Antoni79 napisał/a:
Życie najprawdopodobniej jest powszechne, łatwo powstawalne i łatwo rozsiewalne po całym wszechświecie. Budulec i mikroorganizmy roznoszą pewnie komety bogate w skomplikowane związki organiczne, może asteroidy. Jeżeli gwiazda jest stabilna i nie ma jachś jaj z promieniowaniem, życie ze względu na warunki może mieć postać mikroorganizmów, albo może wybujać tak jak na ziemii. Raczej nie szukałbym sensacji w budulcu. Raczej węgiel bo najbardziej sprawdzony. Myślę, że dużo niespodzianek nas czeka i w naszym Układzie Słonecznym w światach Jowisza, Saturna. Dużo skamielin na Marsie pewnie będzie, tylko głębiej trzeba kopać, może jakie mikroorganizmy. Jeśli chodzi o formy inteligentne, to jak życie istnieje miliardy lat na planecie to jego zwieńczenie w formie inteligentnej kilkanaście tysięcy lat. Potem dochodzi do zagłady, katastrofy, lub cofnięcia wieki do tyłu. Pomyślmy, że w wyniku wojny giną cywilizacje Europy, Azji, Ameryki, a władzę nad światem przejmują murzynowie. Oni zaczynają produkować samochody, smartfony-powodzenia. Nie uważam form inteligentnych za coś trwałego. Raczej taki przypadek, że powstały, ale szybko sami się zjedzą. Po prostu trzeba miliardów lat, żeby życie inteligentne mogło powstać, dużo szczęścia żeby przetrwać i cywilizacje muszą być na zbliżonym poziomie, żeby nawiązać kontakt. To powoduje, że prawdopodobieństwo kontaktu drastycznie maleje. Do tego odległości. Cywilizacja wyśle roboty, żeby wnuki, prawnuki zdobyły wiedzę o innych światach. Ale obce cywilizacje istnieją na pewno. W każdej galaktyce jak Droga Mleczna 3-4 będą jednocześnie istniały.
Z tym "będą jednocześnie istniały" to bym polemizował (mowa o rozwiniętej cywilizacji bo mikroorganizmy mogą być bardzo powszechne).

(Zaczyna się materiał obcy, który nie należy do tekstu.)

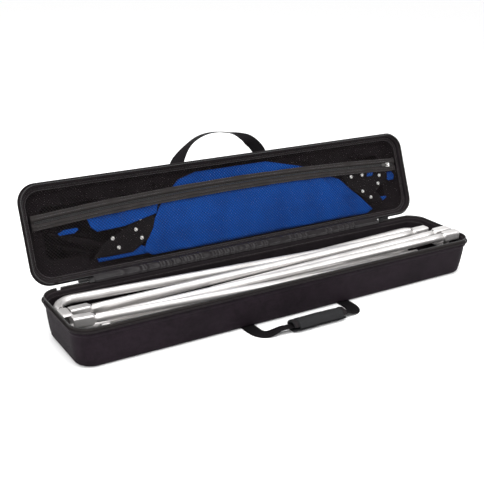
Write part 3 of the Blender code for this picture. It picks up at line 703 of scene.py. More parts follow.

Nie jest pytaniem czy istnieją obce cywilizacje (bo te raczej na 100% istniały bądź się pojawią) ale właśnie pytanie czy OBECNIE istnieją obce cywilizacje poza naszą. Wiek wszechświata i to ile jeszcze ten wszechświat będzie istniał to są niewyobrażalne liczby. Porównajmy czas istnienia rozwiniętej cywilizacji do pstryknięcia palcami, i teraz spróbujmy np się umówić z kolegą, że w ciągu miliona lat lat, ja i on mamy pstryknąć palcami w dowolnie wybranym momencie. Jakie jest prawdopodobieństwo że pstrykniemy jednocześnie? A podejrzewam że w skali wszechświata i to porównanie jest za małe.